Exercise objective: Locate the word "This" in the material, then show every line that holds it.

Data to use:
§
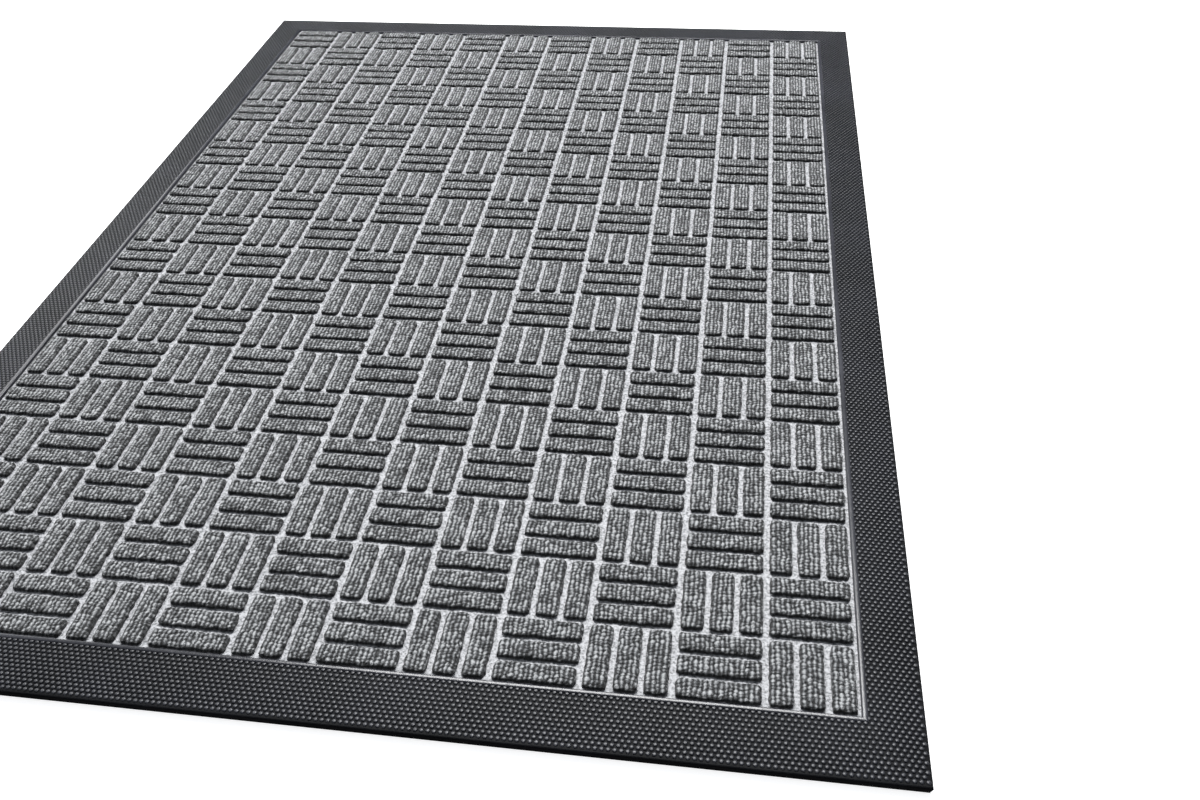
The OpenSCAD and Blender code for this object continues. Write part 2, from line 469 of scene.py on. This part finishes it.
§
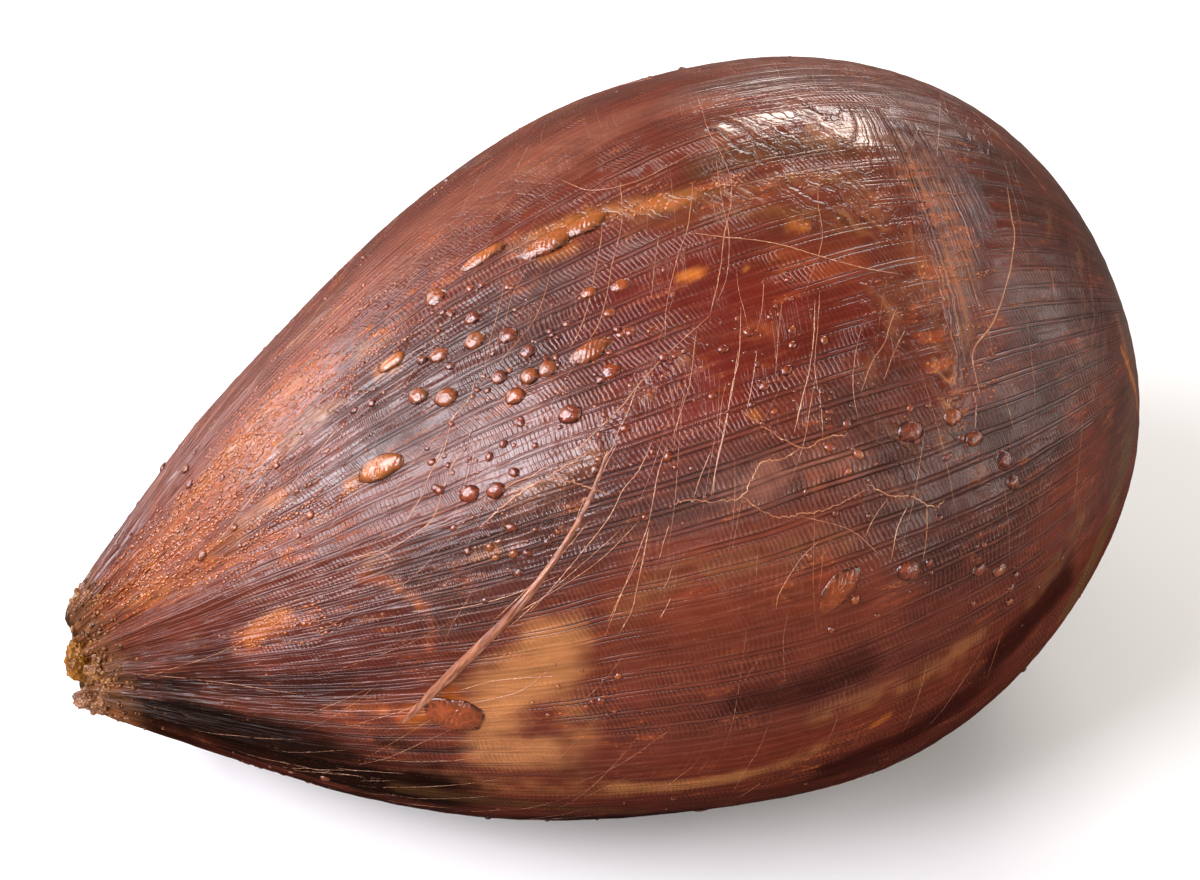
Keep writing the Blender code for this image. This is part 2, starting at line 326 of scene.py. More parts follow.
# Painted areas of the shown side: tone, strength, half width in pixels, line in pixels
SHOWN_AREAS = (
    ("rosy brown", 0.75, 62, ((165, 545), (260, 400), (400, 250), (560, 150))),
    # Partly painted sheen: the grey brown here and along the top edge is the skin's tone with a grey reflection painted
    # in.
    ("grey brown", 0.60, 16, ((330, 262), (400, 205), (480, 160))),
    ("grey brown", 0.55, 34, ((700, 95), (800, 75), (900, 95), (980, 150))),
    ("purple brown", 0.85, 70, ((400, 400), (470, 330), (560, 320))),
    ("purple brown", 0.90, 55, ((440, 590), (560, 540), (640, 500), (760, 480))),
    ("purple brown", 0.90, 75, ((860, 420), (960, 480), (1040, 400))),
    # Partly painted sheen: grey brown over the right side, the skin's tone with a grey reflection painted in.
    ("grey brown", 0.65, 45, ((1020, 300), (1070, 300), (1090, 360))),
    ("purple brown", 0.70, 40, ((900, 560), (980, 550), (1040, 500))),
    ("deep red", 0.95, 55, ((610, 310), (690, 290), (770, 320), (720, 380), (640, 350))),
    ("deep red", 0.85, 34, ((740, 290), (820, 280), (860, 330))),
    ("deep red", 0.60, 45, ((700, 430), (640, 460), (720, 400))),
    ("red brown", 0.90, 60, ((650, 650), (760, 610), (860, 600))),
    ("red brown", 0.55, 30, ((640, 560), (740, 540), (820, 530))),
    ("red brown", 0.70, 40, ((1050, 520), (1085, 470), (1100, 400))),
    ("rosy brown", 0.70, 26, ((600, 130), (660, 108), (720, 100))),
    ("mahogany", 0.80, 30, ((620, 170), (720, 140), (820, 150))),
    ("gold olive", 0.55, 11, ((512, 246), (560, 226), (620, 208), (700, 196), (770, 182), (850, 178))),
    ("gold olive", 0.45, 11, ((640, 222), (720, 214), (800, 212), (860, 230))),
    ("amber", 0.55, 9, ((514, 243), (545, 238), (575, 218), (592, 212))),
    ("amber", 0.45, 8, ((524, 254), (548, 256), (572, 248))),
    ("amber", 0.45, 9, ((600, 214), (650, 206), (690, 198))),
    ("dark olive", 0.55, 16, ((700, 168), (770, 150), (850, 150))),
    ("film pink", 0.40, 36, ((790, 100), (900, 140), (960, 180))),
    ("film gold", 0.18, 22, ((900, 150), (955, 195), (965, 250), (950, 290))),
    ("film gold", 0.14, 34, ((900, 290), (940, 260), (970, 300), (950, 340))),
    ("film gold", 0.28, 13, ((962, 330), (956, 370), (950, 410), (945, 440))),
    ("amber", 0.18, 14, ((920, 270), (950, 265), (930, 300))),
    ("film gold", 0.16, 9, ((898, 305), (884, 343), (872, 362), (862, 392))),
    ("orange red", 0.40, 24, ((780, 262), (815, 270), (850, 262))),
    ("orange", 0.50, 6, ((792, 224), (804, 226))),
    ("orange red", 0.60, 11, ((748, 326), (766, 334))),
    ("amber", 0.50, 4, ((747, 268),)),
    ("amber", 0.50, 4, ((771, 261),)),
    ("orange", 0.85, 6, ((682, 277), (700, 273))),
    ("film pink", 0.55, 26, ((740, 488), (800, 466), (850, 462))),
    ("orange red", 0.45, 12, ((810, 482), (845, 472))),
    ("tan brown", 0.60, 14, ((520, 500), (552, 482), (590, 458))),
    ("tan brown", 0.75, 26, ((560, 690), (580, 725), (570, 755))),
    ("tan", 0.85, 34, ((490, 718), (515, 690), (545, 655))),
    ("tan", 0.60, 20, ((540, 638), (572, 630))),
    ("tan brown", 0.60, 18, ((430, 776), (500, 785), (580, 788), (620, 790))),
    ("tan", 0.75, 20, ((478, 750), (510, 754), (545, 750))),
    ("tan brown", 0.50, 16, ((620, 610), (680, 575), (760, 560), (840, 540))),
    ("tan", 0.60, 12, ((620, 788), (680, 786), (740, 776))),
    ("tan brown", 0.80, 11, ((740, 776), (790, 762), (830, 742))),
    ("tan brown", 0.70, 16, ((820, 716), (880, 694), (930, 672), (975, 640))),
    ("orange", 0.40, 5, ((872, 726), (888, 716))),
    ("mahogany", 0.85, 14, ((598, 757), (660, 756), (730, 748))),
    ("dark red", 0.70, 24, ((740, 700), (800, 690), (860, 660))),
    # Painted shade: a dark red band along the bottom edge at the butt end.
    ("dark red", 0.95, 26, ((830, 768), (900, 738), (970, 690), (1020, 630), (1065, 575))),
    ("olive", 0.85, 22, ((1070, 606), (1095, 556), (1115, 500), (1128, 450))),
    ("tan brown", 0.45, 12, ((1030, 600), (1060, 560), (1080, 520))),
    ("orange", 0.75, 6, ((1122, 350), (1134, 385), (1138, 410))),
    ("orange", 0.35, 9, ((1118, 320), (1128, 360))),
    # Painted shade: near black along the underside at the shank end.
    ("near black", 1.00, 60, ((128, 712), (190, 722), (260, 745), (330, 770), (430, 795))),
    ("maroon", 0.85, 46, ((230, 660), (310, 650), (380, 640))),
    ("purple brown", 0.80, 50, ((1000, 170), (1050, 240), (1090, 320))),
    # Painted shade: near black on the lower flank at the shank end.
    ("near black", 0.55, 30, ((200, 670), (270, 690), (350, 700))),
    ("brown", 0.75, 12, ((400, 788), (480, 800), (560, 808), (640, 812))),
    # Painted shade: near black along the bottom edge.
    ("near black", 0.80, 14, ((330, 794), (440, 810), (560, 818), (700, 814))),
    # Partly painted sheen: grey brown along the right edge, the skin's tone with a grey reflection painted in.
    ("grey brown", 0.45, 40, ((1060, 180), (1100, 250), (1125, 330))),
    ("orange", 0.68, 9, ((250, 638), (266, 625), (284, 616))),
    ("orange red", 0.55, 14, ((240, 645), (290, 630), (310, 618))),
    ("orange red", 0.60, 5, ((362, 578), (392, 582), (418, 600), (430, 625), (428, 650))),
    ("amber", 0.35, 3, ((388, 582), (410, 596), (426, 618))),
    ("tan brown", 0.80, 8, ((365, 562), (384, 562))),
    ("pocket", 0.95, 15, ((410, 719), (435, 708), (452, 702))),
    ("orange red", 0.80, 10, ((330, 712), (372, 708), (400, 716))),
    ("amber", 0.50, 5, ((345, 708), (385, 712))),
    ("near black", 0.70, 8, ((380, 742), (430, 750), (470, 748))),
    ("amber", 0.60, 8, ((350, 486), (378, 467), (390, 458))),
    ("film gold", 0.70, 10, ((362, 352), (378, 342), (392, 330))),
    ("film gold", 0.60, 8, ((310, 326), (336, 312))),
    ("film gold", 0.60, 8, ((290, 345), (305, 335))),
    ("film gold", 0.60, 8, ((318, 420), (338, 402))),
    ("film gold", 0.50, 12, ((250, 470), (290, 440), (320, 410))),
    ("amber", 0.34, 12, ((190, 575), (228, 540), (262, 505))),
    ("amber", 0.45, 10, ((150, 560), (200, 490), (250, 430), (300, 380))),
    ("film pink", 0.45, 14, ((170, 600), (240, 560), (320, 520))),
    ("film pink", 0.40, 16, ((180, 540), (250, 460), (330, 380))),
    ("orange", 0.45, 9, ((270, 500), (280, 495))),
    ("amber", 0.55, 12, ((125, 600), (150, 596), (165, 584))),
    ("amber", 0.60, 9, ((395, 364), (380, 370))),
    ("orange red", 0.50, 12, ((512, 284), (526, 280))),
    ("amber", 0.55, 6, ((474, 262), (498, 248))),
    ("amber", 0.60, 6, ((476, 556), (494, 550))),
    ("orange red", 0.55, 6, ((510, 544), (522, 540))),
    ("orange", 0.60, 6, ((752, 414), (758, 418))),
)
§
Solution:
The OpenSCAD and Blender code for this object continues. Write part 2, from line 469 of scene.py on. This part finishes it.
Keep writing the Blender code for this image. This is part 2, starting at line 326 of scene.py. More parts follow.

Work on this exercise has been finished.